▼

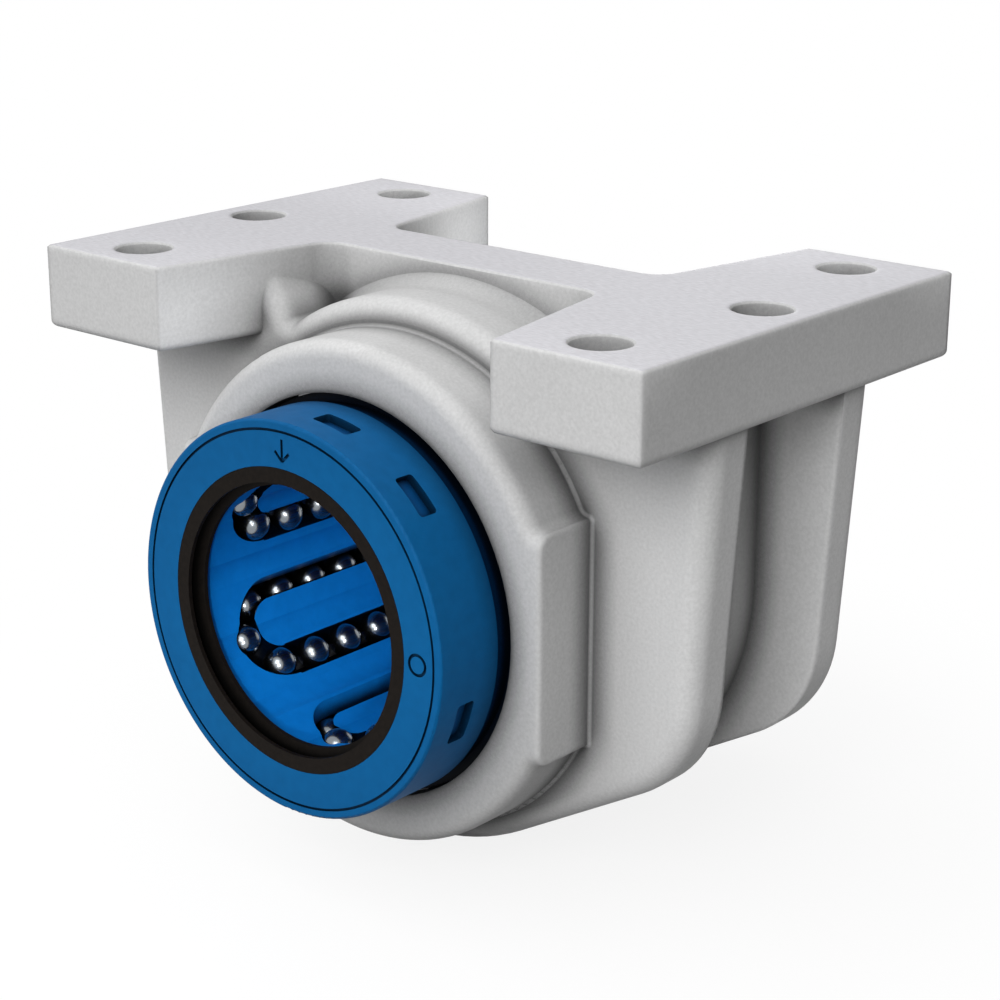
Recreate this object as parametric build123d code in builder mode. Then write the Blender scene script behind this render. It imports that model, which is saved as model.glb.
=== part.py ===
import os
from math import acos, cos, degrees, pi, radians, sin, sqrt

from build123d import *

os.makedirs("parts", exist_ok=True)

# Frame: origin on the bore axis at mid length, +Y along the bore, +Z up to the mounting face, millimetres.

# Driving dimensions of the standard bearing size
SHAFT_R = 15.0
BEARING_OD = 47.0
BEARING_LEN = 68.0
MOUNT_Z = 35.0
BORE_R = BEARING_OD / 2
HALF_LEN = BEARING_LEN / 2

# Flange with its H outline
FLANGE_W = 88.0
FLANGE_L = 57.5
FLANGE_T = 10.0
WEB_T = 10.6
NOTCH_AT_WEB = 20.4
NOTCH_AT_END = 24.85
NOTCH_CORNER_R = 3.0
FLANGE_CORNER_R = 0.7
BAR_CORNER_R = 0.4
FLANGE_UNDER_R = 0.9
TOP_CHAMFER = 0.25
WEB_FOOT_L = 3.0
WEB_FOOT_H = 1.3
BOLT_D = 6.6
CORNER_BOLT_TO_SIDE = 10.0
CORNER_BOLT_TO_END = 6.25
MIDDLE_BOLT_TO_SIDE = 6.0
BOLT_DX = FLANGE_W - 2 * CORNER_BOLT_TO_SIDE
BOLT_DY = FLANGE_L - 2 * CORNER_BOLT_TO_END
MIDDLE_BOLT_DX = FLANGE_W - 2 * MIDDLE_BOLT_TO_SIDE

# Barrel, transverse ribs and collars
BARREL_WALL = 8.7
SHOULDER_WALL = 9.0
BARREL_R = BORE_R + BARREL_WALL
SHOULDER_R = BORE_R + SHOULDER_WALL
SHOULDER_DROP = 3.0
RIB_FRONT_Y = 15.0
RIB_BACK_Y = 9.1
RIB_EDGE_R = 2.4
RIB_HALF_W = 41.3
RIB_DRAFT = 0.065
RIB_CORNER_R = 15.0
RIB_KEEL_ANGLE = 30.0
HORN_FOOT_X = 18.3
HORN_FOOT_Z = 26.6
HORN_SLOPE = 56.0
HORN_VALLEY_R = 0.8
COLLAR_TO_END = 10.25
COLLAR_FACE_Y = HALF_LEN - COLLAR_TO_END
COLLAR_R = 29.3
COLLAR_FLAT_X = 27.4
COLLAR_EDGE_R = 1.8
COLLAR_FOOT_R = 0.4
SIDE_LUG_HALF_H = 13.2
SIDE_LUG_ROOT_R = 1.5
SIDE_LUG_EDGE_R = 0.4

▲

→ Exercise prompt
Restate the listing exactly, starting at its first line and ending at the line where "from math import" occurs; include both and no other lines.

→ The output
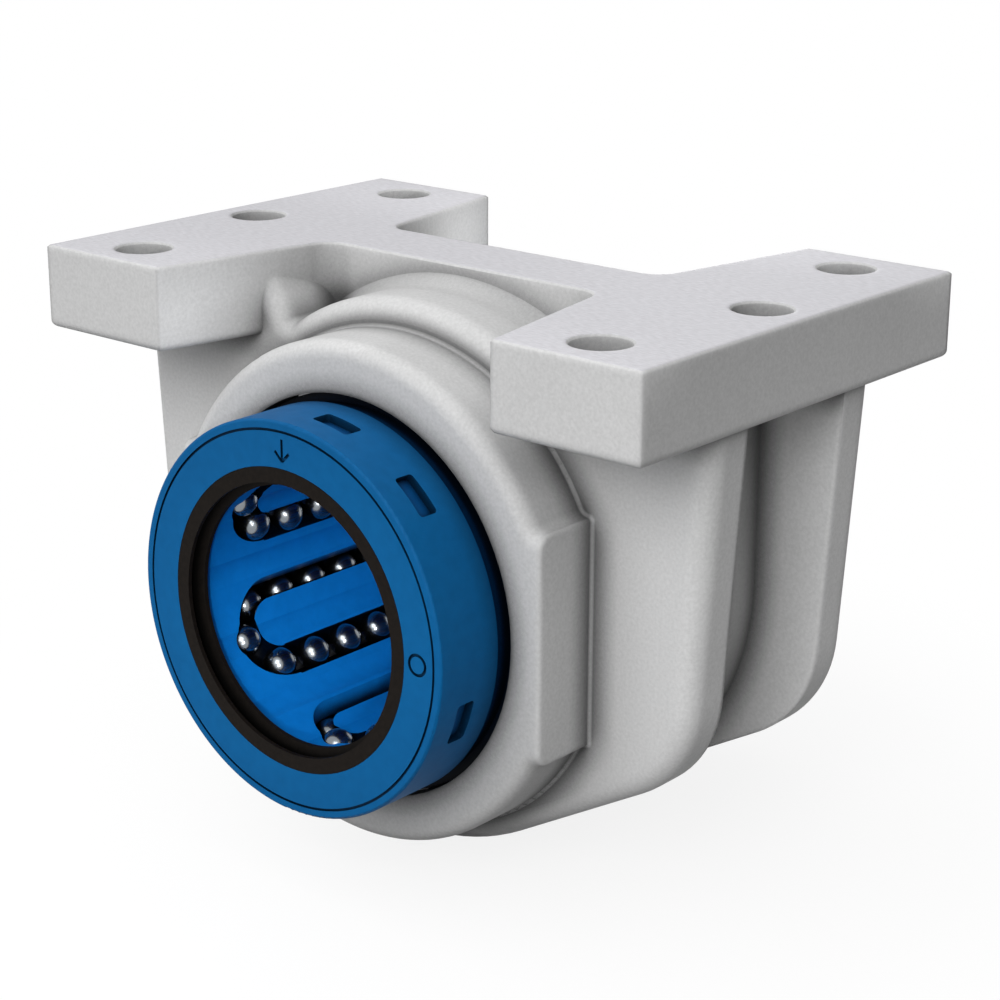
Recreate this object as parametric build123d code in builder mode. Then write the Blender scene script behind this render. It imports that model, which is saved as model.glb.
=== part.py ===
import os
from math import acos, cos, degrees, pi, radians, sin, sqrt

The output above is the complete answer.